ニュースリリースなどを出した場合は、そのリリース内容について公式アカウントでツイートし、キーワード検索画面でどれくらい話題になっているかをチェックする。必要であれば、さらにツイートするようにして、メンションやリツイートへの個別対応やトップ2人に拡散を依頼するなどの作業を行っている。翌日以降は、前日のソーシャルメディア上での発言をSocial Insightでダウンロードし、Excelで整理して関係者にメールで報告するというのが、ライフネット生命保険のモニタリングの流れだ。
複数の気になるキーワードで検索している場合に便利なのが、Social Insightの「風評監視メール」だと川端氏は説明する。この機能は、前日比でキーワードの検索数が急増したときにメール通知するサービスで、チェックしておきたいキーワードがある場合は、わざわざ個別にチェックしなくてもメール通知をアラートとして利用することで動きを把握できるという。

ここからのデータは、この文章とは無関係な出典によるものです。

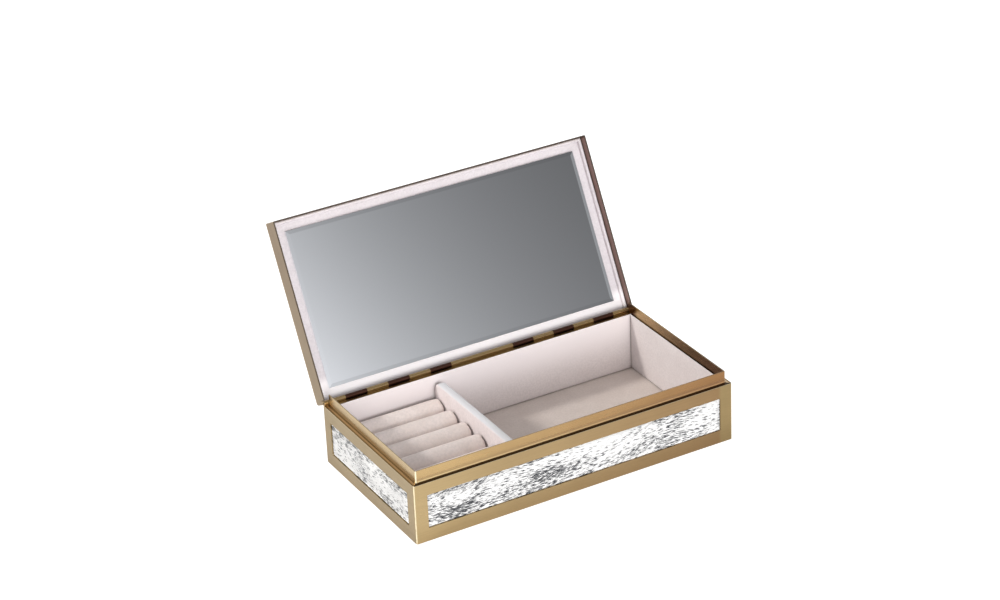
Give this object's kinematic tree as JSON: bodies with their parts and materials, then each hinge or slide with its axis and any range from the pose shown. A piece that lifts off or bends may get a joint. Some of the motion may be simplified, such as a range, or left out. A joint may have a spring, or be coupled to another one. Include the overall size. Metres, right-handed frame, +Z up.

細かな分析を行うというよりも、動向把握のための情報取得をスムーズに行うためにSocial Insightを使い、モニタリングなどの運用業務を効率化している(川端氏)
このように話す川端氏は、「ソーシャルメディア傾聴」機能も活用していると説明する。この機能では、たとえば、広告の担当者が「今回のCMについてのツイートは前回のCMと比べてどんな感じだろう」と考えた場合に、期間を区切ってツイート数を比較して示せるという。
分析結果にはキーワードランキングも示されるため、ネガティブな内容が含まれていないか確認することもできる。名詞、動詞、形容詞ごとにキーワードが示されることを説明する。実際に、現在(2014年6月時点)放映中のライフネット生命保険のテレビCMでは、CMの内容と合致するキーワードがランキングに登場しており、こちらの期待通りにメッセージを届けられているのではないか、と川端氏は話す。
新しいCMに対しては、気がつく、おりる、押す、現れる、という動詞が含まれている。CMのストーリーはファミリーレストランで店員を呼ぶボタンを押すと、商品を説明する女性がパッと現われるという内容であり、キーワードがストーリーと合致することから、CMの内容がしっかりと伝わっていることがわかった(川端氏)
また、社内においてもレピュテーションを気にしているので、施策に対してネガティブな意見が出ていないかどうかについては、毎日社名入りツイートの一覧を添付したメールで異常の有無などを報告。苦情などのネガティブ発言がないことを示し、社内の不安を解消しているという。
ライフネット生命保険の公式アカウントのオペレーションの流れを説明した川端氏は、「企業の公式アカウントをただ運用するだけでなく、社内にどれだけ還元するかに迷っている人の参考にしてほしい
」と話し、最後は聴講者の質疑応答に応じながら講演を終えた。